There is a story that repeats itself with surprising regularity. Someone earning two thousand a month aspires to reach three. When they reach three, their expenses have grown in parallel and the sense of financial constraint is practically the same as before. A few years later, they earn four and a half thousand and wonder where the money goes. Their net worth has barely moved. Their income has grown. Something has been lost along the way.
That something has a name: lifestyle inflation. It is the process by which spending tends to grow at the same rate as income, or faster, neutralising the benefits of earning more.
What lifestyle inflation is
Lifestyle inflation — also known as lifestyle creep in the personal finance literature — describes the pattern by which each income increase generates a proportional increase in spending. The result is that the margin available for saving or investing remains constant or even decreases in relative terms.

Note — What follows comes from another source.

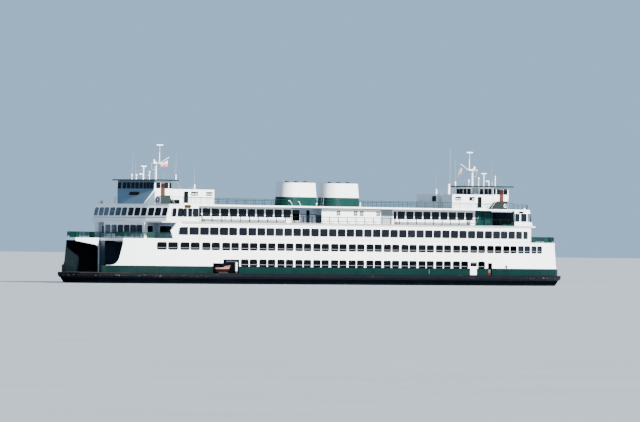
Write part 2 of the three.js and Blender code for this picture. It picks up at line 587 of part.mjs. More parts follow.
// Funnel: a long trunk with round ends that tapers upwards, with a well for the exhaust pipes.
function funnelRing(z, distanceIn) {
  const corner = FUNNEL.corner - distanceIn;
  const [halfLength, halfWidth] = [FUNNEL.length / 2 - distanceIn, FUNNEL.width / 2 - distanceIn];
  const ring = new THREE.Path();
  for (const [sideX, sideY, start] of [[1, 1, 0], [-1, 1, 1], [-1, -1, 2], [1, -1, 3]]) {
    const centre = [sideX * (halfLength - corner), sideY * (halfWidth - corner)];
    ring.absarc(...centre, corner, start * Math.PI / 2, (start + 1) * Math.PI / 2, false);
  }
  return atHeight(ring.getPoints(5).map(({ x, y }) => [x + FUNNEL.x, y]), z);
}

function makeFunnel() {
  const { topIn, top, well, rim } = FUNNEL;
  const trunk = loft([funnelRing(Z.bridge + GAP, 0), funnelRing(top, topIn)]);
  const hollow = loft([funnelRing(top - well, topIn + rim), funnelRing(top + 1, topIn + rim)]);
  const pipes = [-2.2, 0, 2.2].map((x) => post(FUNNEL.x + x, 0, top - well - SHARED_CUT, top + 0.25, 0.3));
  return join(cut(trunk, hollow), ...pipes);
}
addPair("funnel_right", "funnel_left", "white", makeFunnel());

// Propeller: a hub and four blades.
function makePropeller() {
  const { x, hubR, hubLength, r, blades } = PROPELLER;
  const hub = new THREE.CylinderGeometry(hubR, hubR * 0.8, hubLength, 12).rotateZ(Math.PI / 2).translate(x, 0, SHAFT_Z);
  const blade = new THREE.SphereGeometry(1, 10, 6).scale(0.09, 0.62, (r - 0.2) / 2);
  blade.rotateZ(THREE.MathUtils.degToRad(38)).translate(0, 0, (r + 0.2) / 2);
  const turned = Array.from({ length: blades }, (_, i) =>
    blade.clone().rotateX((i / blades) * Math.PI * 2).translate(x, 0, SHAFT_Z));
  return join(hub, ...turned);
}
addPair("propeller_right", "propeller_left", "bronze", makePropeller());

// Rudder: a streamlined blade on its stock under the counter.
function makeRudder() {
  const [x0, x1] = RUDDER.x;
  const section = (z) => [[x0, 0, z], [x0 + 0.5, -0.18, z], [x0 + 1.6, -0.2, z], [x1, 0, z], [x0 + 1.6, 0.2, z], [x0 + 0.5, 0.18, z]];
  return join(
    loft([section(RUDDER.z[0]), section(RUDDER.z[1])]),
    post(RUDDER.stockX, 0, RUDDER.z[1] - 0.3, Z.counter - GAP, RUDDER.stockR),
  );
}
addPair("rudder_right", "rudder_left", "black", makeRudder());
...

The phenomenon does not distinguish between income levels. It appears equally in people moving from one thousand five hundred to two thousand a month as in those moving from eight thousand to twelve thousand. The ratio between what is earned and what is spent tends to remain stable, regardless of the starting point.
It is also not necessarily about isolated irrational decisions. The increase in spending tends to happen through adjustments that seem reasonable one by one: moving to a better flat when you can afford it, changing cars after a few years, adding subscriptions, eating out more often, flying business class when the tickets are manageable. None of those decisions looks like a mistake in the moment. The problem is the pattern they form when added together.
The psychological mechanisms that drive it
Understanding why this happens helps anticipate it. This is not a failure of willpower — it is a set of well-documented cognitive mechanisms.
Hedonic adaptation. The pleasure produced by a new good or experience diminishes over time. The car that seemed extraordinary in the first month becomes the ordinary car after a year. To maintain the same level of satisfaction, a larger or different stimulus is needed. Earning more provides the resources to keep raising the bar, but the resulting satisfaction is always temporary.
The implicit reward. A pay rise carries with it, in our culture, the idea that one can “afford more now”. That mental frame turns additional spending into something that feels not just reasonable but deserved. It is difficult to resist what is psychologically perceived as the natural fruit of effort.
The discretionary spending category expands. What was once a luxury becomes a standard, and what was a standard can come to feel insufficient. The occasional dinner at a good restaurant becomes the norm. The three-star hotel stops satisfying once you have travelled in four-star ones. Categories recalibrate upward, and there is no comfortable way back.
The reference point problem
One of the reasons lifestyle inflation is so difficult to detect from the inside is that we always compare ourselves to our immediate environment, not to the self we were five years ago.
When income grows, the social circle tends to change. New colleagues, friends or neighbours have higher spending levels than the previous ones. Without noticing it, we adopt that new environment as the reference point for what is “normal”. Spending like them seems reasonable. Spending less feels like giving something up.
Social comparison is not irrational in the abstract: we look for external signals to calibrate our decisions because it is cognitively efficient. The problem is that those signals almost always point upward, never in the direction of your long-term financial goals.
There is a question that helps break that bias: how much was I saving and investing when I earned thirty per cent less? If the answer is “roughly the same in absolute terms as now”, something has gone wrong. A real income increase should translate into an increased margin for building wealth, not just a proportional increase in consumption.
How to break the pattern
The antidote is not frugalism or systematic deprivation. It is deciding in advance what portion of each income increase goes where.
Automate savings before noticing the increase. When a pay rise comes, the most effective recommendation is to increase the automatic contribution to savings or investment before the money enters the current account. What you do not see, you do not spend. This mechanism uses the same logic that makes spending grow automatically, but in the opposite direction.
Separate one-time expenses from recurring ones. Not all spending increases have the same impact. A one-time expense, even a large one, does not affect the budget in subsequent months. A recurring expense, even a small one, becomes a permanent commitment. Before committing to a new fixed cost, the relevant question is not “can I afford this?” but “do I want this to be part of my spending structure indefinitely?”.
Define in advance which improvements genuinely matter. Not all quality-of-life increases have the same personal value. Some improvements produce a real and sustained impact on wellbeing; others are forgotten within a few weeks. Deciding in advance, when there is no specific offer on the table, which types of spending genuinely matter to you helps resist the ones that only seem attractive in the moment.
Measure net worth, not income. Income is a flow. Net worth is the result of what you do with that flow over time. Reviewing periodically whether your net worth is growing gives a more honest picture of real financial progress than the salary figure. Many people with high incomes have low net worths. And the reverse also exists: people with modest incomes who have built solid wealth precisely because they resisted lifestyle inflation.
Earning more is a resource. Building wealth is a decision. Between the two there is no automatic connection.